/---

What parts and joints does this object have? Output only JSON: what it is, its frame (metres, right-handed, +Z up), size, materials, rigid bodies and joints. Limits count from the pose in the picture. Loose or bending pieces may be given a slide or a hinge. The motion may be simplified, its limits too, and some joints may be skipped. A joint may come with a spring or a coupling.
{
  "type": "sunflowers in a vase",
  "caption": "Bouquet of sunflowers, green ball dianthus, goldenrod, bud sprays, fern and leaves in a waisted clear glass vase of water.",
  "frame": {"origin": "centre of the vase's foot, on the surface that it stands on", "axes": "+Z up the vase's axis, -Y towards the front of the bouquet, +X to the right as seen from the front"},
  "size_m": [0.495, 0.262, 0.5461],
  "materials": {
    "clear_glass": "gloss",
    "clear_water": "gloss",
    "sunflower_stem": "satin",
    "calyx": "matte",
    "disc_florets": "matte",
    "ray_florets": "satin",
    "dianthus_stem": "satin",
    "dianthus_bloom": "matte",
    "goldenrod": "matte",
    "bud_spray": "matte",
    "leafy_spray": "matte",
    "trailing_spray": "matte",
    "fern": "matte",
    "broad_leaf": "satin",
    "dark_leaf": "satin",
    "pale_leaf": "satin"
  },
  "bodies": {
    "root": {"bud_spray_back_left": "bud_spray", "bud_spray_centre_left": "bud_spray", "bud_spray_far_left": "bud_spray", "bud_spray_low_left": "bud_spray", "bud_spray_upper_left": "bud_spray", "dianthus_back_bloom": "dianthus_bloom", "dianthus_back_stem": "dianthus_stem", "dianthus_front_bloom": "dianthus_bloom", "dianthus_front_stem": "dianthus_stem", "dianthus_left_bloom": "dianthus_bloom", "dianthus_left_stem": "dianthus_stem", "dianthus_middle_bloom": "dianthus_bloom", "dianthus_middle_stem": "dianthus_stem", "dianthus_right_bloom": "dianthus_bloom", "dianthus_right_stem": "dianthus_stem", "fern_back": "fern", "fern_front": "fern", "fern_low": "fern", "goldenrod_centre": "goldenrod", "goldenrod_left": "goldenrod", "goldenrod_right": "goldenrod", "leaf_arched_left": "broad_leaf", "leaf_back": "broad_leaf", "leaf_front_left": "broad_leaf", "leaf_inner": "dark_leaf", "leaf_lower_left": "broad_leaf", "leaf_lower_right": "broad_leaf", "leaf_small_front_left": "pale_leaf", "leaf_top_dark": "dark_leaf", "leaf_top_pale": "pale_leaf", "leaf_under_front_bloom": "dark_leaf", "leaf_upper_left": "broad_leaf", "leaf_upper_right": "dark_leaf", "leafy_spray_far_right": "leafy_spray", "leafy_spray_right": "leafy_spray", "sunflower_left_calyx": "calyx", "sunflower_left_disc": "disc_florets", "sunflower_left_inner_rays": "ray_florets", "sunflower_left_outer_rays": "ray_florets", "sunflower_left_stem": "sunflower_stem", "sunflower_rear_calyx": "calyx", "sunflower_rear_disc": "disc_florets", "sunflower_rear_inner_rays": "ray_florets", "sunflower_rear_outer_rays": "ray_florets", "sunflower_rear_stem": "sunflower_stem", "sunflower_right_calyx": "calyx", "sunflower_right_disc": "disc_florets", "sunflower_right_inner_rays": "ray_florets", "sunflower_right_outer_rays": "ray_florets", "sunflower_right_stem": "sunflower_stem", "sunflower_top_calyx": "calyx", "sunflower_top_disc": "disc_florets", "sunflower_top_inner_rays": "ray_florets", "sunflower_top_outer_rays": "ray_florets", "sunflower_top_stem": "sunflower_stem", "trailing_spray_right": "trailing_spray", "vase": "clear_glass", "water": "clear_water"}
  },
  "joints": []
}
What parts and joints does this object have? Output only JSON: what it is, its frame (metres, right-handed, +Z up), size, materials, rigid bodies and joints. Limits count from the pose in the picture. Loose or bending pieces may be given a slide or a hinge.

\---

Exercise details »
Repeat the data precisely, reproducing every entry.

Correct answer »
What parts and joints does this object have? Output only JSON: what it is, its frame (metres, right-handed, +Z up), size, materials, rigid bodies and joints. Limits count from the pose in the picture. Loose or bending pieces may be given a slide or a hinge. The motion may be simplified, its limits too, and some joints may be skipped. A joint may come with a spring or a coupling.
{
  "type": "sunflowers in a vase",
  "caption": "Bouquet of sunflowers, green ball dianthus, goldenrod, bud sprays, fern and leaves in a waisted clear glass vase of water.",
  "frame": {"origin": "centre of the vase's foot, on the surface that it stands on", "axes": "+Z up the vase's axis, -Y towards the front of the bouquet, +X to the right as seen from the front"},
  "size_m": [0.495, 0.262, 0.5461],
  "materials": {
    "clear_glass": "gloss",
    "clear_water": "gloss",
    "sunflower_stem": "satin",
    "calyx": "matte",
    "disc_florets": "matte",
    "ray_florets": "satin",
    "dianthus_stem": "satin",
    "dianthus_bloom": "matte",
    "goldenrod": "matte",
    "bud_spray": "matte",
    "leafy_spray": "matte",
    "trailing_spray": "matte",
    "fern": "matte",
    "broad_leaf": "satin",
    "dark_leaf": "satin",
    "pale_leaf": "satin"
  },
  "bodies": {
    "root": {"bud_spray_back_left": "bud_spray", "bud_spray_centre_left": "bud_spray", "bud_spray_far_left": "bud_spray", "bud_spray_low_left": "bud_spray", "bud_spray_upper_left": "bud_spray", "dianthus_back_bloom": "dianthus_bloom", "dianthus_back_stem": "dianthus_stem", "dianthus_front_bloom": "dianthus_bloom", "dianthus_front_stem": "dianthus_stem", "dianthus_left_bloom": "dianthus_bloom", "dianthus_left_stem": "dianthus_stem", "dianthus_middle_bloom": "dianthus_bloom", "dianthus_middle_stem": "dianthus_stem", "dianthus_right_bloom": "dianthus_bloom", "dianthus_right_stem": "dianthus_stem", "fern_back": "fern", "fern_front": "fern", "fern_low": "fern", "goldenrod_centre": "goldenrod", "goldenrod_left": "goldenrod", "goldenrod_right": "goldenrod", "leaf_arched_left": "broad_leaf", "leaf_back": "broad_leaf", "leaf_front_left": "broad_leaf", "leaf_inner": "dark_leaf", "leaf_lower_left": "broad_leaf", "leaf_lower_right": "broad_leaf", "leaf_small_front_left": "pale_leaf", "leaf_top_dark": "dark_leaf", "leaf_top_pale": "pale_leaf", "leaf_under_front_bloom": "dark_leaf", "leaf_upper_left": "broad_leaf", "leaf_upper_right": "dark_leaf", "leafy_spray_far_right": "leafy_spray", "leafy_spray_right": "leafy_spray", "sunflower_left_calyx": "calyx", "sunflower_left_disc": "disc_florets", "sunflower_left_inner_rays": "ray_florets", "sunflower_left_outer_rays": "ray_florets", "sunflower_left_stem": "sunflower_stem", "sunflower_rear_calyx": "calyx", "sunflower_rear_disc": "disc_florets", "sunflower_rear_inner_rays": "ray_florets", "sunflower_rear_outer_rays": "ray_florets", "sunflower_rear_stem": "sunflower_stem", "sunflower_right_calyx": "calyx", "sunflower_right_disc": "disc_florets", "sunflower_right_inner_rays": "ray_florets", "sunflower_right_outer_rays": "ray_florets", "sunflower_right_stem": "sunflower_stem", "sunflower_top_calyx": "calyx", "sunflower_top_disc": "disc_florets", "sunflower_top_inner_rays": "ray_florets", "sunflower_top_outer_rays": "ray_florets", "sunflower_top_stem": "sunflower_stem", "trailing_spray_right": "trailing_spray", "vase": "clear_glass", "water": "clear_water"}
  },
  "joints": []
}
What parts and joints does this object have? Output only JSON: what it is, its frame (metres, right-handed, +Z up), size, materials, rigid bodies and joints. Limits count from the pose in the picture. Loose or bending pieces may be given a slide or a hinge.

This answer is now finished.